To Benjamin Franklin from O’Gorman, 15 May 1778

From O’Gorman

AL: American Philosophical Society

Ce vendredi 15 may 1778

Le chevalier O’Gorman de retour de la Bourgogne est venu pour avoir l’honneur de faire sa cour a son Excellence Monsieur Le Docteur Franklin.9

M de Bory chef D’escadre
L’abbé Rochon1

[Note numbering follows the Franklin Papers source.]

9He was, we suspect, paying his court for a purpose. Two undated memoranda, endorsed “Mr. O’Gorman’s Memoire,” are among BF’s papers in the APS, both addressed to Sartine. They are worth describing for what they reveal about the chevalier and how he saw the U.S. The first gives his qualifications to be French consul in Philadelphia: he is a naturalized Frenchman with a French heart; he has long been connected with BF; he speaks several languages, notably those used in America; his modest means and considerable expenses (with which the “chevalière” d’Eon had promised to help but could not) leave him unable to support his family without assistance. The second memorandum is observations on the Americans: most of them are English at heart; they are divided between Whigs and Tories; France must bring them together, dominate their counsels, and in particular attract the merchants through French goods, which should undersell British by 10 percent. O’Gorman, with his mastery of the language and his ties with the Protestant and Catholic Irish families that predominate in Philadelphia, Maryland and Virginia, could do more than any other Frenchman, even the ambassador, to further French interests.

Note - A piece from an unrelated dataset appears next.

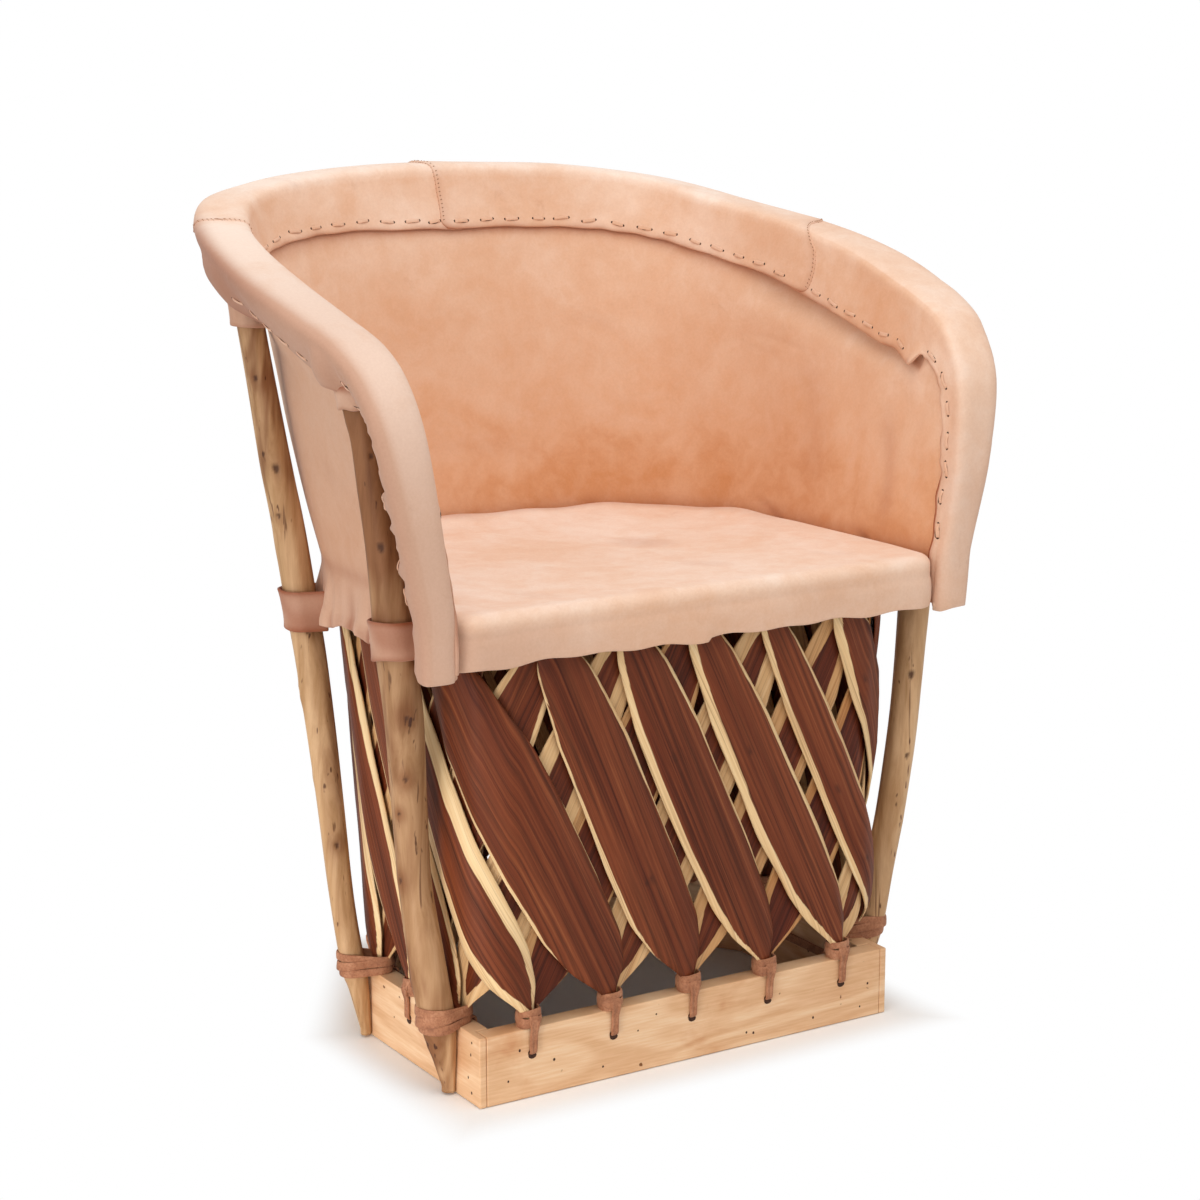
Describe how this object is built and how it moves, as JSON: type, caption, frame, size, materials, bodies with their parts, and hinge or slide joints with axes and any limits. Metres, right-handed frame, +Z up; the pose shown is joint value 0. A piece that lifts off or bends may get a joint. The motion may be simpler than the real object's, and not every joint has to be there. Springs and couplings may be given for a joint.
{
  "type": "barrel armchair",
  "caption": "Barrel armchair: low board base, lattice of crossed split slats, peeled branch posts, stretched leather seat and wraparound back",
  "frame": {"origin": "floor level, under the middle of the chair's plan", "axes": "+Z up, -Y the chair's front, +X the sitter's left"},
  "size_m": [0.708, 0.5462, 0.806],
  "materials": {
    "board_wood": "planed pale boards, satin",
    "branch_wood": "peeled branch, satin",
    "cedar_wood": "split reddish slats with paler edges, satin",
    "leather": "natural vegetable-tanned hide, satin",
    "thong_leather": "raw thong, matt"
  },
  "bodies": {
    "root": {"back_hide": "leather", "front_board": "board_wood", "front_left_post": "branch_wood", "front_left_strap": "thong_leather", "front_right_post": "branch_wood", "front_right_strap": "thong_leather", "inner_slat_01": "cedar_wood", "inner_slat_02": "cedar_wood", "inner_slat_03": "cedar_wood", "inner_slat_04": "cedar_wood", "inner_slat_05": "cedar_wood", "inner_slat_06": "cedar_wood", "inner_slat_07": "cedar_wood", "inner_slat_08": "cedar_wood", "inner_slat_09": "cedar_wood", "inner_slat_10": "cedar_wood", "inner_slat_11": "cedar_wood", "inner_slat_12": "cedar_wood", "inner_slat_13": "cedar_wood", "inner_slat_14": "cedar_wood", "inner_slat_15": "cedar_wood", "inner_slat_16": "cedar_wood", "inner_slat_17": "cedar_wood", "inner_slat_18": "cedar_wood", "left_rear_board": "board_wood", "left_rim_leather": "leather", "left_side_board": "board_wood", "outer_slat_01": "cedar_wood", "outer_slat_02": "cedar_wood", "outer_slat_03": "cedar_wood", "outer_slat_04": "cedar_wood", "outer_slat_05": "cedar_wood", "outer_slat_06": "cedar_wood", "outer_slat_07": "cedar_wood", "outer_slat_08": "cedar_wood", "outer_slat_09": "cedar_wood", "outer_slat_10": "cedar_wood", "outer_slat_11": "cedar_wood", "outer_slat_12": "cedar_wood", "outer_slat_13": "cedar_wood", "outer_slat_14": "cedar_wood", "outer_slat_15": "cedar_wood", "outer_slat_16": "cedar_wood", "outer_slat_17": "cedar_wood", "outer_slat_18": "cedar_wood", "rear_board": "board_wood", "rear_left_post": "branch_wood", "rear_left_strap": "thong_leather", "rear_middle_post": "branch_wood", "rear_middle_strap": "thong_leather", "rear_right_post": "branch_wood", "rear_right_strap": "thong_leather", "rear_rim_leather": "leather", "right_rear_board": "board_wood", "right_rim_leather": "leather", "right_side_board": "board_wood", "rim_rail": "branch_wood", "seat_hide": "leather", "seat_hoop": "branch_wood", "slat_lashing": "thong_leather"}
  },
  "joints": []
}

He wrote the memoranda after Gérard’s appointment as minister and before the news arrived that the consulship had gone to Jean Holker in mid-July (Meng, Despatches of Gérard, p. 131 n). During that interval, in May, O’Gorman made one of his infrequent visits to Paris; and the assumption is plausible that one of his reasons was to urge BF to intercede with Sartine.

1He may have jotted down their names merely because they happened to be calling on BF at the same time. Both men were members of the Académie royale des sciences; Gabriel de Bory was a retired naval officer turned physicist (above, XXIV, 325) and Alexis-Marie Rochon, a friend of Turgot, was a distinguished marine astronomer and physicist (DBF), with whom BF subsequently had considerable contact.